Skenario semacam ini jelasnya sangat berbahaya dari segi keutuhan wilayah Negara Kesatuan Republik Indonesia (NKRI). Dan sialnya kita juga lemah di fron diplomasi maupun fron intelijen. Padahal, skema di balik dukungan Obama dan Demokrat melalui UU FRAA, justru diplomasi dan intelijen menjadi strategi dan sarana yang dimainkan Washington untuk menggolkan kemerdekaan Papua.

Waspadai Modus Kosovo Untuk Papua Merdeka
Dalam teori operasi intelijen, serentetan kerusuhan yang dipicu oleh OPM dengan memprovokasi TNI dan Polri, maka tujuannya tiada lain untuk menciptakan suasana chaos dan meningkatnya polarisasi terbuka antara TNI-Polri dan OPM yang dicitrakan sebagai pejuang kemerdekaan.
Skenario semacam ini sebenarnya bukan jurus baru bagi Amerika mengingat hal ini sudah dilakukan mantan Presiden Bill Clinton ketika mendukung gerakan Kosovo merdeka lepas dari Serbia, dan bahkan juga mendukung terbentuknya Kosovo Liberation Army (KLA).
Seperti halnya ketika Clinton mendukung KLA, Obama sekarang nampaknya hendak mencitrakan OPM sebagai entitas politik yang masih eksis di Papua dengan adanya serangkaian kerusuhan yang dipicu oleh OPM sepanjang 2009 ini.
Lucunya, beberapa elemen LSM asing di Papua, akan menyorot setiap serangan balasan TNI dan Polri terhadap ulah OPM memicu kerusuhan, sebagai tindakan melanggar HA Tapi sebenarnya ini skenario kuno yang mana aparat intelijen kita seperti BIN maupun BAIS seharusnya sudah tahu hal akan dimainkan Amerika ketika Obama yang kebetulan sama-sama dari partai Demokrat, tampil terpilih sebagai Presiden Amerika.
Isu-isu HAM, memang menjadi ”jualan politik” Amerika mendukung kemerdekaan Papua.
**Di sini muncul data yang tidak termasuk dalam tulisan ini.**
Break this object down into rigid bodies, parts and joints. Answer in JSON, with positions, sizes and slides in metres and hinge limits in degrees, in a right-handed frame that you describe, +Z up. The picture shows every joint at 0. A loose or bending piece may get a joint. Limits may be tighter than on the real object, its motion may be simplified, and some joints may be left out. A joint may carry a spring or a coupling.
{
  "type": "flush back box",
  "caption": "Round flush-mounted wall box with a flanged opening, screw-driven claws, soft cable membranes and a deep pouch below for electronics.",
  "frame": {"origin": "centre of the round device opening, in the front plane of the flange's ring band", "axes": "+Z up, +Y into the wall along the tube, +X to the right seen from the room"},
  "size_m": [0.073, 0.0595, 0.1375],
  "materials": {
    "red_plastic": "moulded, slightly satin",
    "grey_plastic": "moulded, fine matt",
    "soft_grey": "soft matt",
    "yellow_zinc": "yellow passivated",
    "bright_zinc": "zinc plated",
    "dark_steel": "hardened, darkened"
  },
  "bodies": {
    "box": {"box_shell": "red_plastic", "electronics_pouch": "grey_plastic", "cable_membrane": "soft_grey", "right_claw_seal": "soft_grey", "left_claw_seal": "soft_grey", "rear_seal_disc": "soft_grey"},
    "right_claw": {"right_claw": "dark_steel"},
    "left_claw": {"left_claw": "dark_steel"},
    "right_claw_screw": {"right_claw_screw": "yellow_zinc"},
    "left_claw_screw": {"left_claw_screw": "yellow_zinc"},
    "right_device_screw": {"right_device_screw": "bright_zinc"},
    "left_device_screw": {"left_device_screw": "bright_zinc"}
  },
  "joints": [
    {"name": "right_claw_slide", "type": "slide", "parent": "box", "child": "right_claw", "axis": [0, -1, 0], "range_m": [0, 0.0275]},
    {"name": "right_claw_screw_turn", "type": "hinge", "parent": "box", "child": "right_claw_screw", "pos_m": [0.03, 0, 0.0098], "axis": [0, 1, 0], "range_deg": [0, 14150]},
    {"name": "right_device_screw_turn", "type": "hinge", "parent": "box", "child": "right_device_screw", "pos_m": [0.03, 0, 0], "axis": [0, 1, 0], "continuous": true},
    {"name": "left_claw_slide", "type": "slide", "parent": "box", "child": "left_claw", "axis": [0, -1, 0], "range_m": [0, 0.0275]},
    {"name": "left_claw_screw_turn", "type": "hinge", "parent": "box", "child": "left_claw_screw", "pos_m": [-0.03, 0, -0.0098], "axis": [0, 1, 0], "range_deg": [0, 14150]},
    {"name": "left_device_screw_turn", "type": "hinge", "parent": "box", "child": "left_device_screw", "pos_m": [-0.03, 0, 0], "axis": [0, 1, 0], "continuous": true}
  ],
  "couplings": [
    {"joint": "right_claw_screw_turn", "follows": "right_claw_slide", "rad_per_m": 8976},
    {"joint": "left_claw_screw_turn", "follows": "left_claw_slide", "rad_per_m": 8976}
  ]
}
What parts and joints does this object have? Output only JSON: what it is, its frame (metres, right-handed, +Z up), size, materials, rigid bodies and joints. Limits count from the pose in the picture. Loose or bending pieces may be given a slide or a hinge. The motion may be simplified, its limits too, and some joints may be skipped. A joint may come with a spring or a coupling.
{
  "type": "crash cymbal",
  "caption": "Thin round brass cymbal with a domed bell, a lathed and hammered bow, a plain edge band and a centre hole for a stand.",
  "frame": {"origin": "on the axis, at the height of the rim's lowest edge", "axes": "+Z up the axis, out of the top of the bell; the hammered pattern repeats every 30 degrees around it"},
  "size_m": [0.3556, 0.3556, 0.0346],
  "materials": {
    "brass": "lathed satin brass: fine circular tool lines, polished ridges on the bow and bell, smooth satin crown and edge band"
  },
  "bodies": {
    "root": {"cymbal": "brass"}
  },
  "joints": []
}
Karena melalui sarana itu pula Washington akan memiliki dalih untuk mengintervensi penyelesaian internal konflik di Papua.
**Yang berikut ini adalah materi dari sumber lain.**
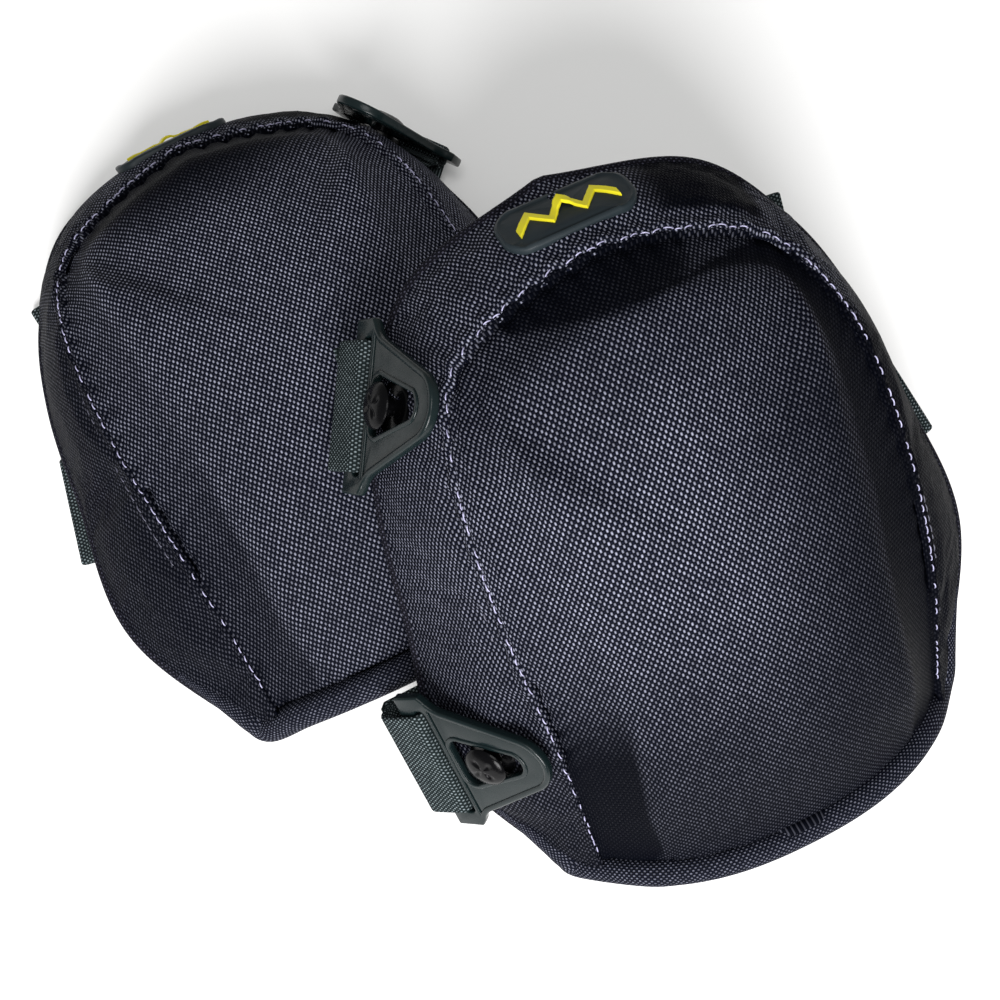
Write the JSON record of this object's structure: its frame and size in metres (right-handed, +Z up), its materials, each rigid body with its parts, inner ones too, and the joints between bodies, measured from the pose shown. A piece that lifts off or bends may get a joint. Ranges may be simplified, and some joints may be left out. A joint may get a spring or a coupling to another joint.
{
  "type": "knee pads",
  "caption": "Soft-cap knee pads: padded ballistic fabric caps with a fabric border, elastic straps and triangular clips that hook on studs.",
  "frame": {"origin": "on the floor, at the middle of the box round both pads", "axes": "+Z up from the floor, +Y up the left pad from its shin edge to its top, +X towards the left pad's clips"},
  "size_m": [0.2615, 0.323, 0.1243],
  "materials": {
    "ballistic_fabric": "woven nylon, basket weave",
    "core_foam": "closed-cell foam",
    "comfort_foam": "soft foam",
    "liner_fabric": "brushed knit",
    "binding_tape": "ribbed nylon tape",
    "badge_rubber": "soft moulded rubber",
    "badge_yellow": "moulded colour",
    "clip_plastic": "satin moulded",
    "washer_steel": "plain",
    "elastic_webbing": "knitted elastic"
  },
  "bodies": {
    "left_pad": {"left_cap_panel": "ballistic_fabric", "left_border_band": "ballistic_fabric", "left_foam_core": "core_foam", "left_comfort_foam": "comfort_foam", "left_knee_liner": "liner_fabric", "left_rim_binding": "binding_tape", "left_hem_roll": "ballistic_fabric", "left_badge": "badge_rubber", "left_badge_motif": "badge_yellow", "left_upper_stud": "clip_plastic", "left_upper_stud_washer": "washer_steel", "left_upper_strap": "elastic_webbing", "left_upper_strap_fold": "elastic_webbing", "left_lower_stud": "clip_plastic", "left_lower_stud_washer": "washer_steel", "left_lower_strap": "elastic_webbing", "left_lower_strap_fold": "elastic_webbing"},
    "right_pad": {"right_cap_panel": "ballistic_fabric", "right_border_band": "ballistic_fabric", "right_foam_core": "core_foam", "right_comfort_foam": "comfort_foam", "right_knee_liner": "liner_fabric", "right_rim_binding": "binding_tape", "right_hem_roll": "ballistic_fabric", "right_badge": "badge_rubber", "right_badge_motif": "badge_yellow", "right_upper_stud": "clip_plastic", "right_upper_stud_washer": "washer_steel", "right_upper_strap": "elastic_webbing", "right_upper_strap_fold": "elastic_webbing", "right_lower_stud": "clip_plastic", "right_lower_stud_washer": "washer_steel", "right_lower_strap": "elastic_webbing", "right_lower_strap_fold": "elastic_webbing"},
    "left_upper_buckle": {"left_upper_clip": "clip_plastic", "left_upper_strap_end": "elastic_webbing"},
    "left_lower_buckle": {"left_lower_clip": "clip_plastic", "left_lower_strap_end": "elastic_webbing"},
    "right_upper_buckle": {"right_upper_clip": "clip_plastic", "right_upper_strap_end": "elastic_webbing"},
    "right_lower_buckle": {"right_lower_clip": "clip_plastic", "right_lower_strap_end": "elastic_webbing"}
  },
  "joints": [
    {"name": "right_pad_lift", "type": "slide", "parent": "left_pad", "child": "right_pad", "axis": [0, 0, 1], "range_m": [0, 0.12]},
    {"name": "left_lower_clip_swivel", "type": "hinge", "parent": "left_pad", "child": "left_lower_buckle", "pos_m": [0.04215, 0.01315, 0.02619], "axis": [0.7387, -0.1387, 0.6596], "range_deg": [-20, 20]},
    {"name": "left_upper_clip_swivel", "type": "hinge", "parent": "left_pad", "child": "left_upper_buckle", "pos_m": [0.02918, 0.11842, 0.02102], "axis": [0.7824, 0.5239, 0.3367], "range_deg": [-20, 20]},
    {"name": "right_lower_clip_swivel", "type": "hinge", "parent": "right_pad", "child": "right_lower_buckle", "pos_m": [-0.04453, -0.08726, 0.04917], "axis": [-0.7735, -0.3661, 0.5173], "range_deg": [-20, 20]},
    {"name": "right_upper_clip_swivel", "type": "hinge", "parent": "right_pad", "child": "right_upper_buckle", "pos_m": [-0.0233, 0.00662, 0.09402], "axis": [-0.7529, 0.3715, 0.5433], "range_deg": [-20, 20]}
  ]
}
Di sinilah sisi rawan UU FRAA jika nantinya lolos di kongres. Sebab dalam salah satu klausulnya, mengharuskan Departemen Luar Negeri Amerika melaporkan kepada kongres Amerika terkait pelanggaran- pelanggaran HAM di Papua.
Maka, kejadian tewasnya 8 anggota TNI, jangan dibaca semata sebagai konsekwesnsi Perang antara TNI dan OPM, tapi lebih dari itu, untuk membenturkan antara TNI dan warga sipil Papua, yang nantinya seakan semua warga sipil Papua adalah OPM.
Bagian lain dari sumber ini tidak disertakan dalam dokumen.